Вся привычная по предыдущим фильмам формальная красота тут тоже на месте, и от фильма к фильму она становится всё более пластичной. Если когда-то поля, горы, деревья и живописная колористика его фильмов обрамляла абстрактный притчевый сюжет, то сегодня Звягинцев не боится встраивать любовь к подобным композициям в злое социальное повествование. Есть, например, роскошный групповой портрет в голландском духе, только нарисованы на нём фигуры столпившихся в лифте офисных работников. Фестивальный успех фильмов Звягинцева логичен хотя бы потому, что он входит в малочисленную категорию российских режиссёров, язык которых действительно универсален настолько, насколько универсален был язык Бергмана, из чьих «Сцен из супружеской жизни» и родилась идея «Нелюбви».

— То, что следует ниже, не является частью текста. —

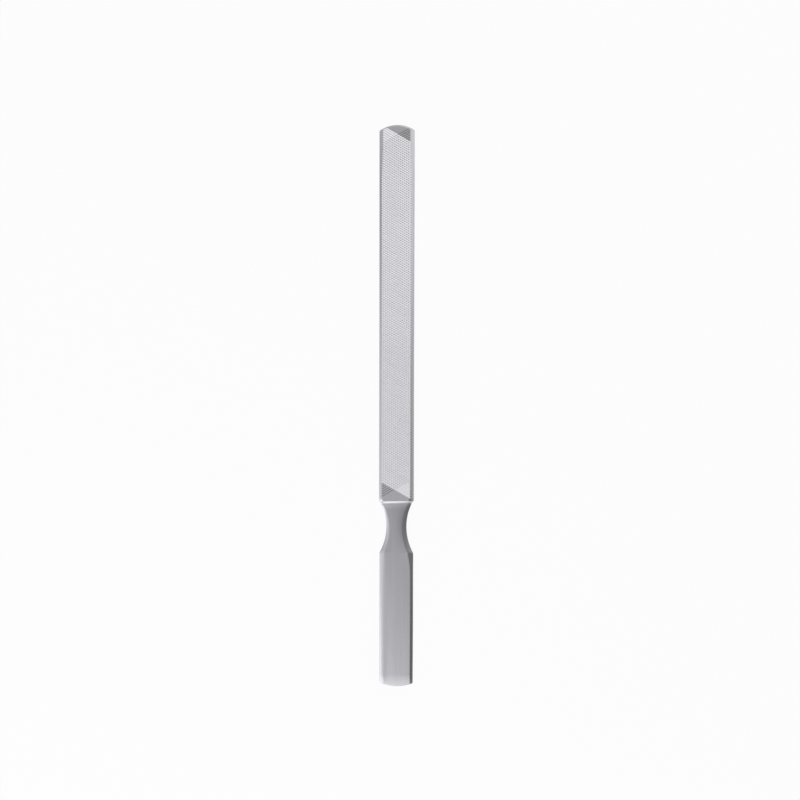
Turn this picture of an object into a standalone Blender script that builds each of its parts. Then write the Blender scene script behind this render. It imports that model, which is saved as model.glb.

В общем-то, в «Нелюбви» мы видим и слышим всё, что Звягинцев созидал и разрушал в каждом своём фильме, но тут вся зубастая поучительность в какой-то момент вдруг сменяется надеждой, отсутствие которой так часто вменяют этому художнику. Не всем всё равно: люди умеют любить друг друга и приходить на помощь. Волонтёры, которые действуют в рамках этого сюжета, буквально воплощают вариант воли к ответственности и бескорыстию.
Не все окончательно слепы: до того, как уйти навсегда, ангелический ребёнок сжирающих друг друга родителей долго всматривается в заоконный тушинский пейзаж поверх страниц надоевшего учебника. Мир за пределами проклятого комфорта квартиры спокоен и тих, зимой он превратится в брейгелевский пейзаж. Жизнь идёт своим чередом, хотя у кого-то — бессмысленно вертится на одном месте. Это не диагноз, а внятное приглашение к диалогу и размышлениям.